> [Description of the task]: Without altering anything, output the material below.

# Dataset content start

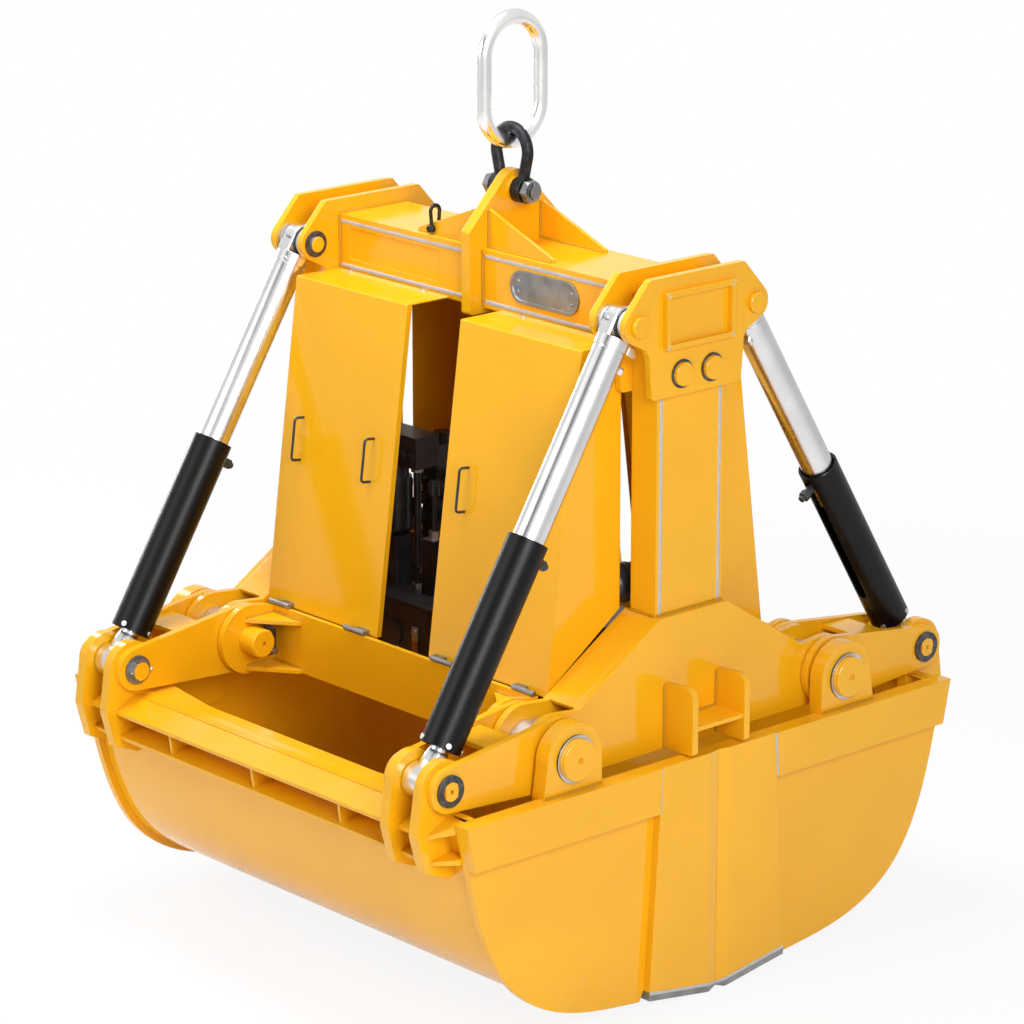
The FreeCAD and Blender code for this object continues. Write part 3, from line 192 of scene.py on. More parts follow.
class Finish:
    """One procedural surface finish"""

    def __init__(self, name, constants):
        self.material = bpy.data.materials.new(name)
        self.material.use_nodes = True
        self.tree = self.material.node_tree
        self.tree.nodes.clear()
        self.shader = self.node("ShaderNodeBsdfPrincipled", {}, constants)
        self.output = self.node("ShaderNodeOutputMaterial", {}, {"Surface": self.shader.outputs[0]})
        self.place = self.node("ShaderNodeTexCoord").outputs["Object"]
        self.normal = self.node("ShaderNodeNewGeometry").outputs["Normal"]
        self.z = self.parts(self.place)[2]
        self.up = self.parts(self.normal)[2]

    def node(self, kind, settings=None, inputs=None):
        made = self.tree.nodes.new(kind)
        for key, value in (settings or {}).items():
            setattr(made, key, value)
        for key, value in (inputs or {}).items():
            self.feed(made.inputs[key], value)
        return made

    def feed(self, socket, value):
        value = getattr(value, "socket", value)
        if isinstance(value, bpy.types.NodeSocket):
            self.tree.links.new(value, socket)
        elif socket.type == "RGBA" and len(value) == 3:
            socket.default_value = (*value, 1.0)
        else:
            socket.default_value = value

    def vector(self, operation, first, second=(0.0, 0.0, 0.0)):
        """The outputs of one step of vector maths"""
        made = self.node("ShaderNodeVectorMath", {"operation": operation}, {0: first, 1: second})
        return made.outputs

    def parts(self, vector):
        """The three numbers of a vector"""
        made = self.node("ShaderNodeSeparateXYZ", {}, {"Vector": vector})
        return [Value(self, socket) for socket in made.outputs]

    def stretched(self, scale):
        """Object coordinates, scaled"""
        return self.node("ShaderNodeMapping", {}, {"Vector": self.place, "Scale": scale}).outputs[0]

    def noise(self, scale, detail=2.0, vector=None, roughness=0.5):
        inputs = {"Vector": vector or self.place, "Scale": scale, "Detail": detail,
                  "Roughness": roughness}
        return Value(self, self.node("ShaderNodeTexNoise", {}, inputs).outputs["Fac"])

    def specks(self, scale):
        inputs = {"Vector": self.place, "Scale": scale}
        made = self.node("ShaderNodeTexVoronoi", {"feature": "F1"}, inputs)
        return Value(self, made.outputs["Distance"])

    def blend(self, factor, first, second):
        made = self.node("ShaderNodeMix", {"data_type": "RGBA"}, {0: factor, 6: first, 7: second})
        return made.outputs[2]

    def edges(self, radius):
        """(mask of the outer edges, rounded normal)"""
        soft = self.node("ShaderNodeBevel", {"samples": 6}, {"Radius": radius}).outputs[0]
        dot = self.vector("DOT_PRODUCT", soft, self.normal)
        return 1.0 - Value(self, dot["Value"]), soft

    def bump(self, height, distance, normal=None):
        inputs = {"Height": height, "Distance": distance}
        if normal is not None:
            inputs["Normal"] = normal
        self.surface(Normal=self.node("ShaderNodeBump", {}, inputs).outputs[0])

    def surface(self, **sockets):
        for key, value in sockets.items():
            self.feed(self.shader.inputs[key.replace("_", " ")], value)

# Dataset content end

> [Solution below]:
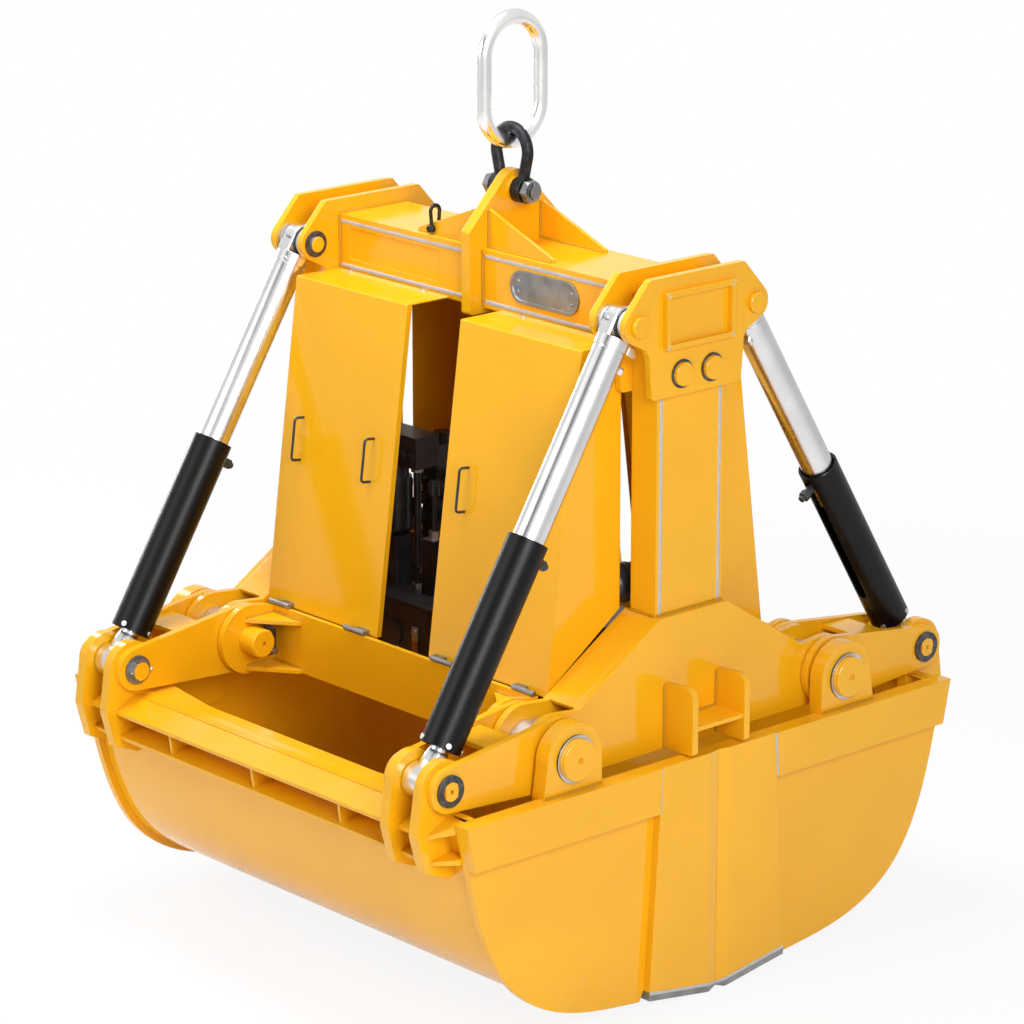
The FreeCAD and Blender code for this object continues. Write part 3, from line 192 of scene.py on. More parts follow.
class Finish:
    """One procedural surface finish"""

    def __init__(self, name, constants):
        self.material = bpy.data.materials.new(name)
        self.material.use_nodes = True
        self.tree = self.material.node_tree
        self.tree.nodes.clear()
        self.shader = self.node("ShaderNodeBsdfPrincipled", {}, constants)
        self.output = self.node("ShaderNodeOutputMaterial", {}, {"Surface": self.shader.outputs[0]})
        self.place = self.node("ShaderNodeTexCoord").outputs["Object"]
        self.normal = self.node("ShaderNodeNewGeometry").outputs["Normal"]
        self.z = self.parts(self.place)[2]
        self.up = self.parts(self.normal)[2]

    def node(self, kind, settings=None, inputs=None):
        made = self.tree.nodes.new(kind)
        for key, value in (settings or {}).items():
            setattr(made, key, value)
        for key, value in (inputs or {}).items():
            self.feed(made.inputs[key], value)
        return made

    def feed(self, socket, value):
        value = getattr(value, "socket", value)
        if isinstance(value, bpy.types.NodeSocket):
            self.tree.links.new(value, socket)
        elif socket.type == "RGBA" and len(value) == 3:
            socket.default_value = (*value, 1.0)
        else:
            socket.default_value = value

    def vector(self, operation, first, second=(0.0, 0.0, 0.0)):
        """The outputs of one step of vector maths"""
        made = self.node("ShaderNodeVectorMath", {"operation": operation}, {0: first, 1: second})
        return made.outputs

    def parts(self, vector):
        """The three numbers of a vector"""
        made = self.node("ShaderNodeSeparateXYZ", {}, {"Vector": vector})
        return [Value(self, socket) for socket in made.outputs]

    def stretched(self, scale):
        """Object coordinates, scaled"""
        return self.node("ShaderNodeMapping", {}, {"Vector": self.place, "Scale": scale}).outputs[0]

    def noise(self, scale, detail=2.0, vector=None, roughness=0.5):
        inputs = {"Vector": vector or self.place, "Scale": scale, "Detail": detail,
                  "Roughness": roughness}
        return Value(self, self.node("ShaderNodeTexNoise", {}, inputs).outputs["Fac"])

    def specks(self, scale):
        inputs = {"Vector": self.place, "Scale": scale}
        made = self.node("ShaderNodeTexVoronoi", {"feature": "F1"}, inputs)
        return Value(self, made.outputs["Distance"])

    def blend(self, factor, first, second):
        made = self.node("ShaderNodeMix", {"data_type": "RGBA"}, {0: factor, 6: first, 7: second})
        return made.outputs[2]

    def edges(self, radius):
        """(mask of the outer edges, rounded normal)"""
        soft = self.node("ShaderNodeBevel", {"samples": 6}, {"Radius": radius}).outputs[0]
        dot = self.vector("DOT_PRODUCT", soft, self.normal)
        return 1.0 - Value(self, dot["Value"]), soft

    def bump(self, height, distance, normal=None):
        inputs = {"Height": height, "Distance": distance}
        if normal is not None:
            inputs["Normal"] = normal
        self.surface(Normal=self.node("ShaderNodeBump", {}, inputs).outputs[0])

    def surface(self, **sockets):
        for key, value in sockets.items():
            self.feed(self.shader.inputs[key.replace("_", " ")], value)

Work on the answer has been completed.